Une grosse partie du Nord du Chili, sur plus de 400 km de longueur, est l’objet d’un grand intérêt depuis plus de 30 ans. Une partie de cette zone, Camerones, avait été identifiée comme étant à fort couplage depuis 2013*. Si le séisme de 2014 semble n’avoir relâché qu’une partie du glissement accumulé depuis 1877, il a néanmoins été accompagné de nombreux signes annonciateurs. Cette caractéristique exceptionnelle explique que ce séisme concentre l’attention des sismologues et géodésiens.

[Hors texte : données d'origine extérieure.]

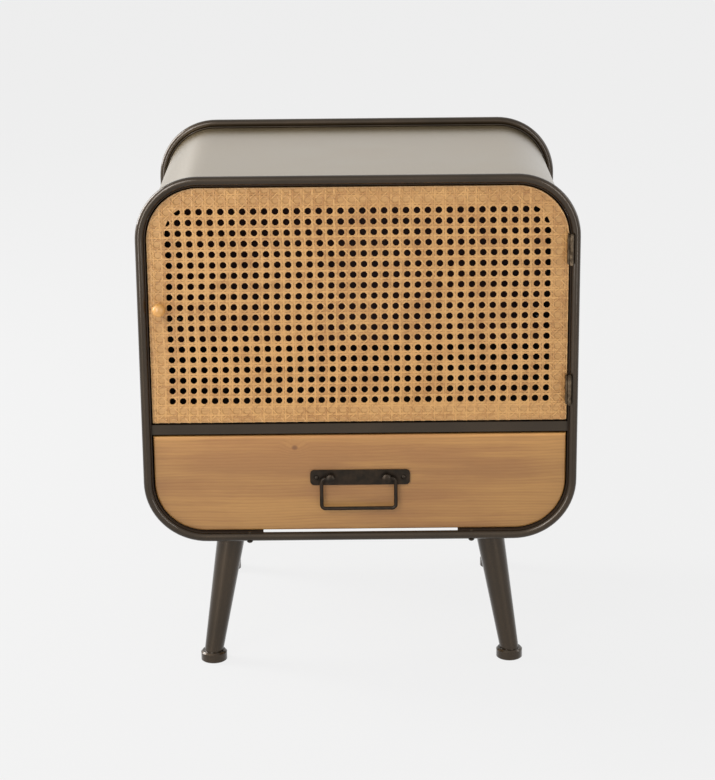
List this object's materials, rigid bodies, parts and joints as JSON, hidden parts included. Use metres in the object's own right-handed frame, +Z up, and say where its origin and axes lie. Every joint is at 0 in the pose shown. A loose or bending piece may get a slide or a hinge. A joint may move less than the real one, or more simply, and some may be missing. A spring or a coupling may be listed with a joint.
{
  "type": "storage side table",
  "caption": "Storage side table: a rolled steel body between round-bar rings on splayed tapered legs, with a hinged cane door above a fir drawer that has a swinging bail pull.",
  "frame": {"origin": "on the floor, under the middle of the table's outline seen from above, with the door knob counted in the depth", "axes": "+X to the right as seen from the front, +Y from the front to the back, +Z up"},
  "size_m": [0.52, 0.4034, 0.616],
  "materials": {
    "frame_paint": "semi-gloss gunmetal bronze",
    "shell_paint": "satin warm grey",
    "back_board": "stained board",
    "cane": "natural rattan cane",
    "door_wood": "stained, matt",
    "knob_wood": "turned, clear lacquer",
    "fir": "brushed fir, matt lacquer",
    "box_wood": "raw",
    "hinge_metal": "aged steel",
    "pull_metal": "dark bronze, semi-gloss",
    "catch_plastic": "moulded brown",
    "zinc": "zinc plated"
  },
  "bodies": {
    "cabinet": {"back_panel": "back_board", "back_panel_screws": "zinc", "back_panel_tabs": "shell_paint", "cabinet_shell": "shell_paint", "catch_screws": "zinc", "divider_panel": "shell_paint", "drawer_channel_left": "zinc", "drawer_channel_right": "zinc", "foot_front_left": "frame_paint", "foot_front_right": "frame_paint", "foot_rear_left": "frame_paint", "foot_rear_right": "frame_paint", "hinge_frame_leaf_lower": "hinge_metal", "hinge_frame_leaf_upper": "hinge_metal", "hinge_pin_lower": "hinge_metal", "hinge_pin_upper": "hinge_metal", "leg_bolts": "zinc", "leg_front_left": "frame_paint", "leg_front_right": "frame_paint", "leg_nuts": "zinc", "leg_plate_front_left": "frame_paint", "leg_plate_front_right": "frame_paint", "leg_plate_rear_left": "frame_paint", "leg_plate_rear_right": "frame_paint", "leg_rear_left": "frame_paint", "leg_rear_right": "frame_paint", "magnetic_catch": "catch_plastic", "middle_rail": "frame_paint", "ring_front": "frame_paint", "ring_rear": "frame_paint", "ring_screws": "frame_paint"},
    "door": {"cane_web": "cane", "door_frame": "door_wood", "door_knob": "knob_wood", "hinge_door_leaf_lower": "hinge_metal", "hinge_door_leaf_upper": "hinge_metal", "hinge_screws": "zinc", "knob_screw": "zinc", "strike_plate": "zinc", "strike_screw": "zinc"},
    "drawer": {"drawer_back": "box_wood", "drawer_bottom": "box_wood", "drawer_dowels": "box_wood", "drawer_front": "fir", "drawer_runner_left": "box_wood", "drawer_runner_right": "box_wood", "drawer_side_left": "box_wood", "drawer_side_right": "box_wood", "pull_plate": "pull_metal", "pull_posts": "pull_metal", "pull_screws": "pull_metal", "runner_screws": "zinc"},
    "bail": {"pull_bail": "pull_metal"}
  },
  "joints": [
    {"name": "door_hinge", "type": "hinge", "parent": "cabinet", "child": "door", "pos_m": [0.2489, -0.1921, 0.4415], "axis": [0, 0, 1], "range_deg": [0, 170]},
    {"name": "drawer_slide", "type": "slide", "parent": "cabinet", "child": "drawer", "axis": [0, -1, 0], "range_m": [0, 0.25]},
    {"name": "pull_swing", "type": "hinge", "parent": "drawer", "child": "bail", "pos_m": [-0.0018, -0.1883, 0.24675], "axis": [-1, 0, 0], "range_deg": [0, 100]}
  ]
}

Le premier d’une série de séismes « précurseurs » de magnitude 6.7 s’est produit le 16 Mars 2014, quelques 50 km au sud de l’épicentre de celui du 1er avril. Ce séisme a déclenché une première alarme qui a mis tout le monde à Iquique dans la rue ; puis il a été suivi de plusieurs autres événements de magnitude 6 qui ont maintenu la population aux abois, jusqu’à l’arrivée du séisme de magnitude 8.1 du 1er avril. Ce séisme a provoqué des dégâts limités, endommageant les routes d’accès de la ville d’Iquique. Quelques immeubles ont également subi des dégâts aux alentours d’Iquique. Mais la grande crainte, un tsunami majeur déclenché par le séisme, ne s’est heureusement pas concrétisée. Quoi qu’il en soit, au moment du séisme, la population d’Iquique avait déjà fuit par précaution vers les terrains plus hauts.
Cette article met en valeur cette coopération et montre que les conditions d’observation sismologiques et géodésiques au Nord du Chili permettent de suivre en détail les processus de préparation d’un tremblement de terre majeur. Depuis juillet 2013 des essaims de séismes se sont produits au large d’Iquique dans une zone située sous la mer à près de 80 km de la côte du Chili. Le 16 mars un important séisme de magnitude 6.7 s’est produit dans la même région où il y avait des essaims. L’activité s’est alors intensifiée avec plusieurs séismes de magnitude supérieure à 6 entre le 22 mars et la fin du mois. En même temps que l’activité sismique s’intensifiait, un mouvement lent des plaques s’est amorcé dans la région où allait se produire le séisme principal.
Au Nord du Chili, à la différence d’autres zones de subduction, la distance entre la fosse et le continent et de l’ordre de 100 km, ce qui permet d’effectuer des observations précises, sans attendre la possible installation d’observatoires sous-marins dans le futur. Les phénomènes précurseurs observés au Nord du Chili ressemblent beaucoup aux modèles tirés d’expériences de laboratoire** où la préparation d’un futur séisme commence par une lente localisation de la déformation dans la zone de rupture du futur séisme. Des observations de plus en plus précises sur les phénomènes précurseurs ont été reportées sur d’autres zones de subduction (notamment au Japon) où le séisme de Tohoku de 2011 a été précédé par une migration rapide de la déformation lente vers la zone épicentrale.